Vipshop has managed to maintain its edge in China’s hypercompetitive e-commerce sector by staying laser-focused on its core business of buying excess inventory from major brands and selling it at a discount, similar to the traditional “outlets” business model. A large number of imitators have sprung up over the years, including names such as Fclub, Jumei, Mogujie and Juanpi. But most of those have either vanished or are struggling now.

Vipshop is well aware of the numerous headwinds it now faces, most notably from China’s slowing economy that is putting a big damper on consumer spending. Accordingly, it has gone into a sort of defensive mode focused more on maintaining its current customer base and catering more to big spenders rather than aggressively seeking out new customers.

As it does that, Vipshop slashed marketing spending – which accounts for 11% of its operating expenses – by a hefty 41% to 759 million yuan ($113 million) in the first quarter, according to its latest results.

The company’s other big defensive step is two massive share buybacks, the first announced in March 2021 for $500 million, and the latest announced in March this year for another $1 billion.
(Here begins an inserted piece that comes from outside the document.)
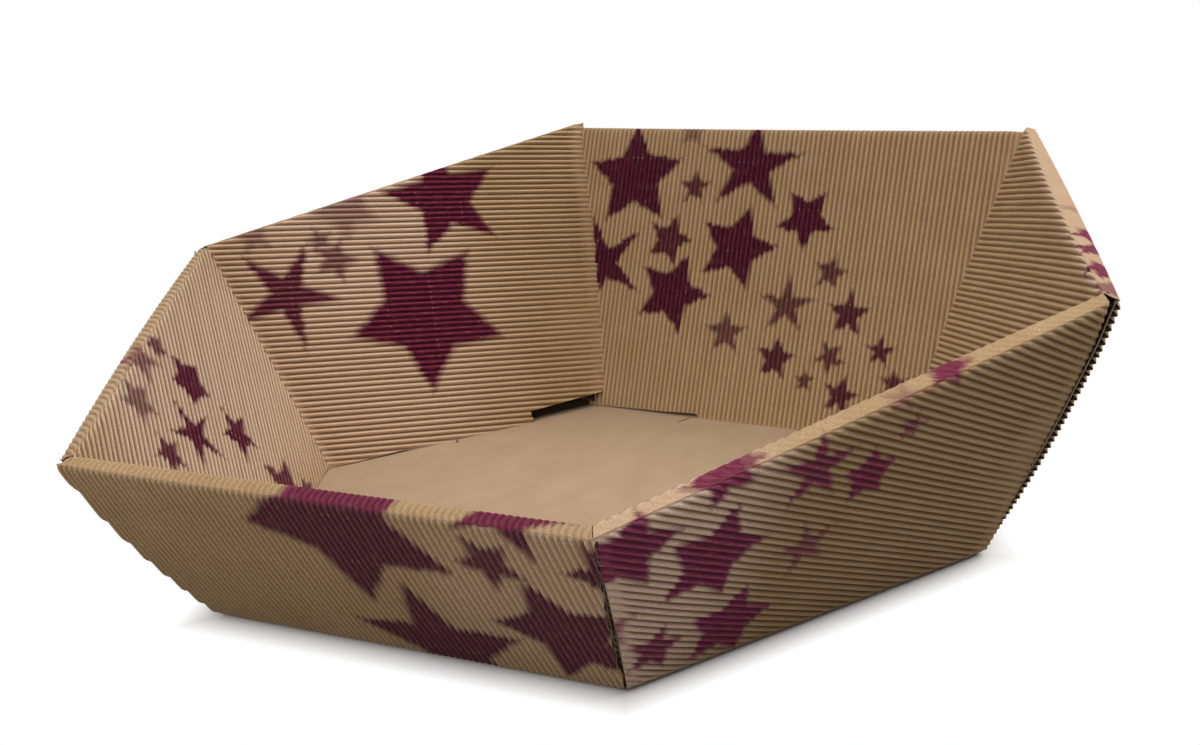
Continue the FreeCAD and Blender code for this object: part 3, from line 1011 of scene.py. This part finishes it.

# The floor and the liner, the sides inside the hollow walls, near black as painted shade, and cut edges:
# light, dark and speck colour
LINERS = {
    "kraft_liner": ((0.54, 0.385, 0.25, 1), (0.48, 0.335, 0.21, 1), (0.39, 0.27, 0.165, 1)),
    "kraft_hidden_shade": ((0.05, 0.034, 0.021, 1), (0.04, 0.027, 0.016, 1), (0.03, 0.02, 0.012, 1)),
    "kraft_edge": ((0.50, 0.36, 0.23, 1), (0.40, 0.28, 0.17, 1), (0.30, 0.20, 0.12, 1)),
}

# Where one tone passes into another: from and to, in a noise or up a flute, and the shares there
MOTTLING = (0.3, 0.7, 0.0, 0.5)
FIBRES = (0.40, 0.75, 0.0, 0.55)
CRESTS = (0.75, 1.0, 0.0, 0.45)
GRAINS = (0.3, 0.7, 0.78, 1.22)
PAINTED_LIGHT_FIBRES = (0.35, 0.75, 1.0, 0.7)
INK_CRESTS = (0.60, 1.0, 0.0, 0.7)
INK_FIBRES = (0.45, 0.75, 0.0, 0.4)
INK_STREAKS = (0.25, 0.5, 0.86, 1.0)
LINER_MOTTLING = (0.3, 0.7)
LINER_SPECKS = (0.35, 0.75, 0.0, 0.45)
# Painted pools of light: where each is full, as a share of its reach, and how much of it shows on a strip
PAINTED_LIGHT_CORE = 0.3
PAINTED_LIGHT_ON_STRIP = 0.3
# Faint lines of the rolls across the crests: half their spacing and their place in mm, their edge, how
# high on a flute they are, their strength on paper and ink, and which flutes show them on ink
FINGER_HALF = 10.15
FINGER_START = -2.2
FINGER_EDGE = (0.32, 0.12)
FINGER_CREST = (0.7, 0.95)
FINGER_TONE = 0.3
FINGER_ON_INK = 0.55
INKED_FLUTES = (0.45, 0.8)
# Print: how much a flute takes it as one, how ragged its ends are in mm, and its lights and darks; the
# darks are painted shade in the valleys
OWN_FLUTE = 0.45
FLUTE_JITTER = 1.3
STREAK_JITTER = 4.0
INK_LIGHT = 2.0
INK_PALE = 2.2
INK_DARK = 0.3
INK_PAINTED_SHADE = 0.85
# Noises on the blank: scale for each mm, detail and, where it isn't usual, roughness
MOTTLE_NOISE = (0.06, 3.0)
FIBRE_NOISE = (1.0, 4.0, 0.7)
GRAIN_NOISE = (2.2, 3.0)
STREAK_NOISE = (1.0, 3.0)
LINER_NOISE = (0.05, 4.0)
FINE_NOISE = (1.3, 4.0, 0.7)
# How noises are drawn out along the flutes, and the depth of the fine bump in metres
FIBRE_STRETCH = (2.2, 0.9, 1.0)
STREAK_STRETCH = (1.6, 0.22, 1.0)
BUMP_HEIGHT = 0.0001


def line_distance(n, spot, line):
    """Nodes for the distance from a spot of the blank to a short line."""
    start = (line[0], line[1], 0.0)
    run = (line[2] - line[0], line[3] - line[1], 0.0)
    size = run[0] ** 2 + run[1] ** 2
    step = n.vmath("SUBTRACT", spot, start)
    share = n.ramp(n.vmath("DOT_PRODUCT", step, run, out=1), 0.0, size)
    return n.vmath("LENGTH", n.vmath("SUBTRACT", step, n.vmath("MULTIPLY", share, run)), out=1)


def scaled(colour, by):
    return (colour[0] * by, colour[1] * by, colour[2] * by, 1)


def kraft_material(name, stars, group, wall=None, strip=False):
    """Fluted kraft paper with plum stars printed across the flutes, a painted highlight on its crests,
    painted shade in its valleys and painted pools of pale pink light; a strip is pressed, without the
    highlight and with less of that pink light.
    """
    material = new_material(name)
    n = Nodes(material.node_tree)
    relief = n.add("Attribute", out=2, attribute_name="relief")
    x, y, phase = n.split(n.add("Attribute", out=1, attribute_name="spot"))
    spot = n.add("CombineXYZ", [x, y, 0.0])

    # Paper: mottling, fibres along the flutes, a painted highlight on the crests, painted pools of pale
    # pink light, painted shade in the valleys and the rolls' lines
    mottle = n.noise(spot, *MOTTLE_NOISE)
    fibre = n.noise(n.vmath("MULTIPLY", spot, FIBRE_STRETCH), *FIBRE_NOISE)
    grain = n.noise(spot, *GRAIN_NOISE)
    tone = n.mix(n.ramp(mottle, *MOTTLING), KRAFT, KRAFT_LIGHT)
    tone = n.mix(n.ramp(fibre, *FIBRES), tone, KRAFT_DARK)
    # Painted highlight on the crests of the flutes, left off the pressed strips
    if not strip:
        tone = n.mix(n.ramp(relief, *CRESTS), tone, KRAFT_LIGHT)
    # Painted pools of pale pink light, broken up by the fibres and weaker on a strip
    for *line, reach, most in PAINTED_LIGHTS.get(wall, ()):
        away = line_distance(n, spot, line)
        most = most * (PAINTED_LIGHT_ON_STRIP if strip else 1.0)
        pale = n.ramp(away, reach, reach * PAINTED_LIGHT_CORE, 0.0, most, kind="SMOOTHSTEP")
        pale = n.times(pale, n.ramp(fibre, *PAINTED_LIGHT_FIBRES))
        tone = n.mix(pale, tone, PAINTED_LIGHT)
    # Painted shade in the valleys of the flutes, stronger on some walls
    deep, reach = PAINTED_SHADES.get(wall, USUAL_PAINTED_SHADE)
    tone = n.mix(n.ramp(relief, 0.0, reach, deep, 0.0), tone, PAINTED_SHADE)
    tone = n.mix(1.0, tone, n.ramp(grain, *GRAINS), "MULTIPLY")
    finger = n.math("PINGPONG", n.math("ADD", y, FINGER_START), FINGER_HALF)
    finger = n.times(n.ramp(finger, *FINGER_EDGE), n.ramp(relief, *FINGER_CREST))
    tone = n.mix(n.times(finger, FINGER_TONE), tone, SPECK)
    if stars:
        # Ink: each flute takes its own length of the print, and its edge is streaked along the flutes
        drift = n.math("SUBTRACT", phase, x)
        flute = n.math("FLOOR", n.math("DIVIDE", phase, FLUTE_PITCH))
        random = n.add("TexWhiteNoise", {"W": flute}, noise_dimensions="1D")
        streak = n.noise(n.vmath("MULTIPLY", spot, STREAK_STRETCH), *STREAK_NOISE)
        ragged = n.math("MULTIPLY_ADD", random, FLUTE_JITTER, -FLUTE_JITTER / 2)
        ragged = n.math("ADD", ragged, n.math("MULTIPLY_ADD", streak, STREAK_JITTER, -STREAK_JITTER / 2))
        centre = n.math("MULTIPLY_ADD", flute, FLUTE_PITCH, FLUTE_PITCH / 2)
        centre = n.times(n.math("SUBTRACT", centre, drift), OWN_FLUTE)
        print_x = n.math("ADD", n.times(x, 1 - OWN_FLUTE), centre)
        print_spot = n.add("CombineXYZ", [print_x, n.math("ADD", y, ragged), 0.0])
        ink = 0.0
        for star in stars:
            ink = n.math("MAXIMUM", ink, star_mask(n, group, print_spot, *star))
        # The ink is lighter or darker on some walls as painted light and shade
        colour = STRIP_INK if strip else INKS.get(wall, INK)
        print_tone = n.mix(n.ramp(relief, *INK_CRESTS), scaled(colour, 1.0), scaled(colour, INK_LIGHT))
        print_tone = n.mix(n.ramp(fibre, *INK_FIBRES), print_tone, scaled(colour, INK_PALE))
        # Painted shade in the valleys under the ink
        shade = n.ramp(relief, 0.0, reach, deep * INK_PAINTED_SHADE, 0.0)
        print_tone = n.mix(shade, print_tone, scaled(colour, INK_DARK))
        dots = n.times(n.times(finger, FINGER_ON_INK), n.ramp(random, *INKED_FLUTES))
        print_tone = n.mix(dots, print_tone, SPECK)
        tone = n.mix(n.times(ink, n.ramp(streak, *INK_STREAKS)), tone, print_tone)
    n.paper_shader(tone, grain, bump=0.25, roughness=0.78, specular=0.12)
    return material


def liner_material(name, slits=()):
    """The smooth liner: the tray's floor, the hidden side of every panel (near black in the walls, as
    painted shade) and the cut edges; slits are painted on as lines of shade.
    """
    light, dark, speck = LINERS[name]
    material = new_material(name)
    n = Nodes(material.node_tree)
    spot = n.add("Attribute", out=1, attribute_name="spot")
    fine = n.noise(spot, *FINE_NOISE)
    tone = n.mix(n.ramp(n.noise(spot, *LINER_NOISE), *LINER_MOTTLING), dark, light)
    tone = n.mix(n.ramp(fine, *LINER_SPECKS), tone, speck)
    flat = n.vmath("MULTIPLY", spot, (1.0, 1.0, 0.0))
    # Each slit is painted on as a thin line of shade
    for slit in slits:
        tone = n.mix(n.ramp(line_distance(n, flat, slit), *SLIT_EDGE), tone, PAINTED_SHADE)
    n.paper_shader(tone, fine, bump=0.2, roughness=0.8, specular=0.3)
    return material


# The camera: sensor and lens in mm, shift, place in metres and turn in degrees
SENSOR = 36.0
LENS = 45.48
LENS_SHIFT = (-0.1667, 0.0833)
CAMERA_PLACE = (0.3121, -0.4681, 0.2147)
CAMERA_TURN = (69.85, 3.09, 25.33)
CLIP_START = 0.01

# Soft sun lamps: the angle from +X and the height above the floor that each shines from, its strength,
# the angle it fills and its colour
SUNS = {
    "key": (45, 50, 2.08, 40, (1.0, 0.985, 0.97)),
    "front_fill": (-90, 40, 1.18, 50, (1.0, 1.0, 1.0)),
    "left_fill": (180, 40, 0.66, 50, (1.0, 0.985, 0.98)),
}

# The floor, in metres, and what the tray gets from it and from the world; both are seen as white
FLOOR_CORNERS = ((-1, -1), (1, -1), (1, 1), (-1, 1))
FLOOR_SIZE = 12.0
FLOOR_LEVEL = -0.0005
FLOOR_SEEN = (0.98, 0.98, 0.98, 1)
FLOOR_BOUNCE = (0.34, 0.33, 0.32, 1)
FILL_COLOUR = (1.0, 0.985, 0.96, 1)
FILL_STRENGTH = 0.1
WHITE = (1, 1, 1, 1)


def add_object(name, data):
    thing = bpy.data.objects.new(name, data)
    bpy.context.scene.collection.objects.link(thing)
    return thing


def add_camera():
    data = bpy.data.cameras.new("camera")
    data.sensor_width = SENSOR
    data.lens = LENS
    data.shift_x, data.shift_y = LENS_SHIFT
    data.clip_start = CLIP_START
    camera = add_object("camera", data)
    camera.location = CAMERA_PLACE
    camera.rotation_euler = Euler([math.radians(angle) for angle in CAMERA_TURN])
    bpy.context.scene.camera = camera


def add_sun(name, turn, height, strength, width, colour):
    data = bpy.data.lights.new(name, "SUN")
    data.energy = strength
    data.angle = math.radians(width)
    data.color = colour
    flat = math.cos(math.radians(height))
    source = Vector((math.cos(math.radians(turn)) * flat, math.sin(math.radians(turn)) * flat, 0))
    source.z = math.sin(math.radians(height))
    add_object(name, data).rotation_euler = source.to_track_quat("Z", "Y").to_euler()


def add_stage(walls):
    """A plain pale floor that is seen white away from the tray's shadow, and a plain world."""
    mesh = bpy.data.meshes.new("floor")
    square = [(x * FLOOR_SIZE, y * FLOOR_SIZE, FLOOR_LEVEL) for x, y in FLOOR_CORNERS]
    mesh.from_pydata(square, [], [(0, 1, 2, 3)])
    floor = add_object("floor", mesh)
    material = new_material("floor_white")
    n = Nodes(material.node_tree)
    seen = n.seen()
    lit = n.add("BsdfDiffuse", {"Color": n.mix(seen, FLOOR_BOUNCE, FLOOR_SEEN)})
    place_on = n.add("TexCoord").node.outputs["Object"]
    far = None
    for wall in walls:
        across = n.vmath("DOT_PRODUCT", place_on, tuple(wall.outward), out=1)
        beyond = n.math("SUBTRACT", across, float(wall.outward @ (wall.start + vec(0, SHIFT_Y))) * MM)
        far = beyond if far is None else n.math("MAXIMUM", far, beyond)
    white = n.add("Emission", {"Color": WHITE, "Strength": 1.0})
    share = n.times(n.ramp(far, SHADOW_NEAR, SHADOW_FAR), seen)
    n.add("OutputMaterial", [n.add("MixShader", [share, lit, white])])
    floor.data.materials.append(material)
    world = bpy.data.worlds.new("world")
    bpy.context.scene.world = world
    world.use_nodes = True
    world.node_tree.nodes.clear()
    n = Nodes(world.node_tree)
    fill = n.add("Background", {"Color": FILL_COLOUR, "Strength": FILL_STRENGTH})
    plain = n.add("Background", {"Color": WHITE, "Strength": 1.0})
    n.add("OutputWorld", [n.add("MixShader", [n.seen(), fill, plain])])


add_camera()
walls = make_walls()
add_stage(walls)
for name, settings in SUNS.items():
    add_sun(name, *settings)
liner = liner_material("kraft_liner", SLITS)
# The walls' hidden sides get a near-black liner: painted shade
hidden = liner_material("kraft_hidden_shade")
edge = liner_material("kraft_edge")
group = star_group()
for i, wall in enumerate(walls):
    stars = STARS[wall.name]
    paper = kraft_material("kraft_" + wall.name, stars, group, wall.name)
    pressed = kraft_material("strip_" + wall.name, stars, group, wall.name, strip=True)
    build_wall(walls, i, [paper, hidden, edge, pressed])
plain_paper = kraft_material("kraft_base", (), group)
build_base(walls, [plain_paper, liner, edge])

bpy.context.scene.view_settings.view_transform = "Standard"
In this case, the company is really putting its money where its mouth is, unlike other companies that sometimes announce buybacks with big quotas, only to actually exercise small portions of those amounts.

Vipshop said it completed its repurchase of the $500 million worth of its stock from the first program during this year’s first quarter. To put things in perspective, the $1.5 billion represented by both repurchase programs is equal to more than a quarter of the company’s latest market value of $5.7 billion, showing it’s quite serious about using its cash to defend its shares.

Shrinkage everywhere

Having detailed the defensive steps the company is taking, we’ll spend the rest of this space looking at why Vipshop is adopting such a posture. Put simply, all of Vipshop’s major metrics are in decline, and the rate of decline is accelerating.
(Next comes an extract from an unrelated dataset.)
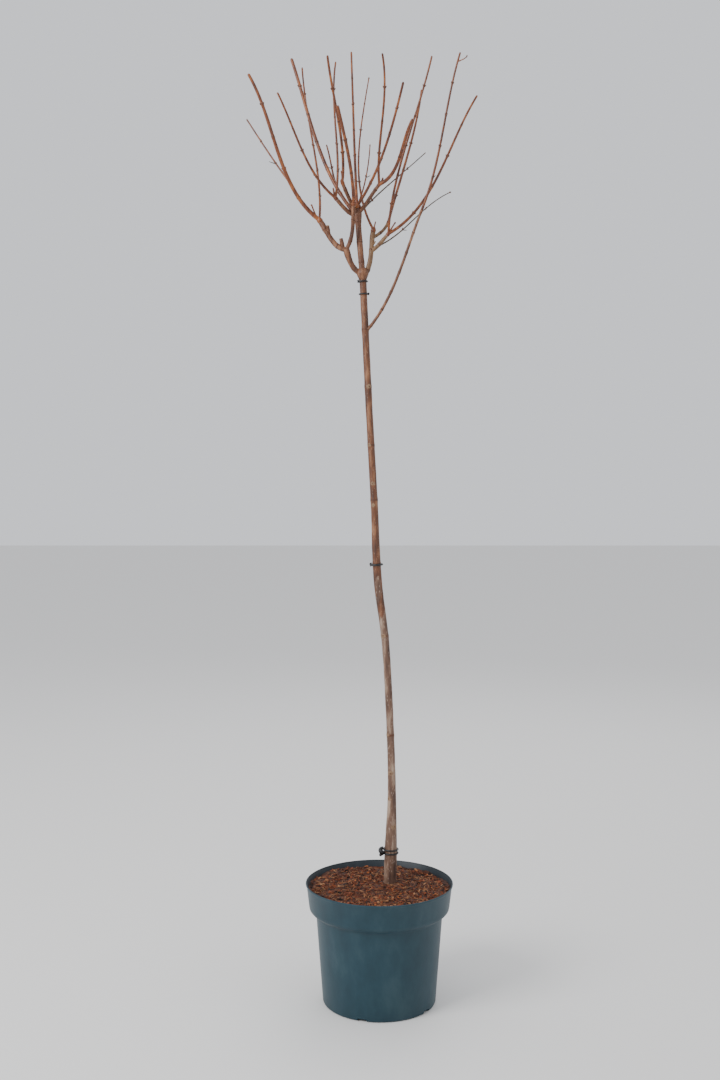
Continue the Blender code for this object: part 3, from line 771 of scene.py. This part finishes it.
def grow_shoot(foot, tip, lean, girth, dice, extra):
    """One shoot: its rod, its buds and its dead spurs, with the places of its nodes."""
    length = (Vector(tip) - Vector(foot)).length
    count = max(1, round(length / INTERNODE))
    fine = max(SHOOT_LEAST_STEPS, round(length / count / SHOOT_SPACING))
    points = sweep(foot, tip, lean, count * fine)
    radii = []
    for step in range(len(points)):
        radius = (girth[0] + (girth[1] - girth[0]) * step / (len(points) - 1)) / 2
        from_node = (step + fine / 2) % fine - fine / 2
        off = abs(from_node) * length / len(points)
        if fine / 2 <= step <= len(points) - fine / 2:
            swell = SHOOT_NODE_SWELL * bump(off, SHOOT_NODE_LENGTH)
            radius *= 1.0 + swell - SHOOT_WAIST * bump(off - SHOOT_WAIST_AT, SHOOT_WAIST_AT)
        radii.append(radius)
    radii[-1] *= TIP_WIDTH
    rod = tube("rod", points, radii, SHOOT_ROUNDNESS)
    buds = []
    spurs = []
    nodes = []
    turn = dice.uniform(0.0, math.pi)
    for stage in range(1, count):
        step = stage * fine
        axis = (points[step + 1] - points[step - 1]).normalized()
        side = axis.cross(Vector((0, 1, 0))).normalized()
        turn += math.pi / 2 + dice.uniform(-PAIR_SLACK, PAIR_SLACK)
        size = BUD_LENGTH * dice.uniform(*BUD_SIZES)
        nodes.append(points[step])
        for half in (0.0, math.pi):
            outward = Matrix.Rotation(turn + half, 3, axis) @ side
            place = points[step] + outward * radii[step] * BUD_SINK
            if stage == 1 and extra.random() < DEAD_CHANCE:
                spurs.append(dead_spur(place, axis, outward, extra.uniform(*DEAD_LENGTHS)))
            else:
                buds.append(bud(place, axis, outward, size))
    end = (points[-1] - points[-2]).normalized()
    side = end.cross(Vector((0, 1, 0))).normalized()
    for half in (0.0, math.pi):
        outward = Matrix.Rotation(turn + math.pi / 2 + half, 3, end) @ side
        place = points[-1] - end * END_BUD_SINK
        buds.append(bud(place, end, outward, BUD_LENGTH * END_BUD_SIZE))
    return rod, buds, spurs, nodes, points


print("internode", INTERNODE)

# %% [markdown]
# Growing the masses. Each mass is one piece, as each is one node of the frame: its rods are
# joined, with a knuckle below them where the mass stands on the tip of a bough, and its nodes
# are painted dark. The buds and the dead spurs of all masses are kept aside and made as two
# pieces at the end.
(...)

We’ll begin with top-line revenue, which fell 11% year-on-year in the first quarter to 25.2 billion yuan. The company blamed “soft consumer demand for discretionary categories and adverse impact on warehousing and logistics networks caused by Covid-19 resurgence in China.” Indeed, China’s relentless pursuit of a “zero Covid” strategy has led to major disruptions for nearly all companies that rely on the movement of goods to do business, as major cities often experience partial or even total lockdowns and intercity transport is often restricted to prevent the virus’ spread.

The latest revenue decline represents an acceleration of the 5% drop Vipshop reported in the fourth quarter. Even more worrisome, it predicted the rate of decline would accelerate to another 20% to 25% year-on-year drop in the current second quarter.

The rest of the report is more of the same, though the rates of decline vary. The company’s number of active customers and gross merchandise value (GMV) of products sold over its platforms both fell 8% in the first quarter, roughly double the rate of decline in the previous quarter. The company’s operating margin also deteriorated to 5.1% from 5.3% a year earlier, with the result that Vipshop’s net profit sank 27% to 1.1 billion yuan for the quarter.

Despite facing such strong headwinds, the company is continuing to focus on a two-tiered strategy of diversifying beyond its core apparel business and also moving into brick-and-mortar stores, mimicking a mixed online-offline new retail strategy many e-commerce companies are pursuing.

In the first category, Chairman and CEO Shen Ya, who also uses the name Eric, said apparel products currently account for 70% of Vipshop’s business, with the remainder coming from other “standardized products” such as cosmetics and kitchenware. He added the company’s current aim is to bring such standardized products to about 33% of the total from the current 30%.

In the brick-and-mortar stores category Vipshop paid 2.9 billion yuan in 2019 for Shan Shan Outlets, a leading operator of brick-and-mortar outlet stores based in east China’s Zhejiang province. The company currently has about 10 such Shan Shan outlet malls around China and plans to open several more in the near-term.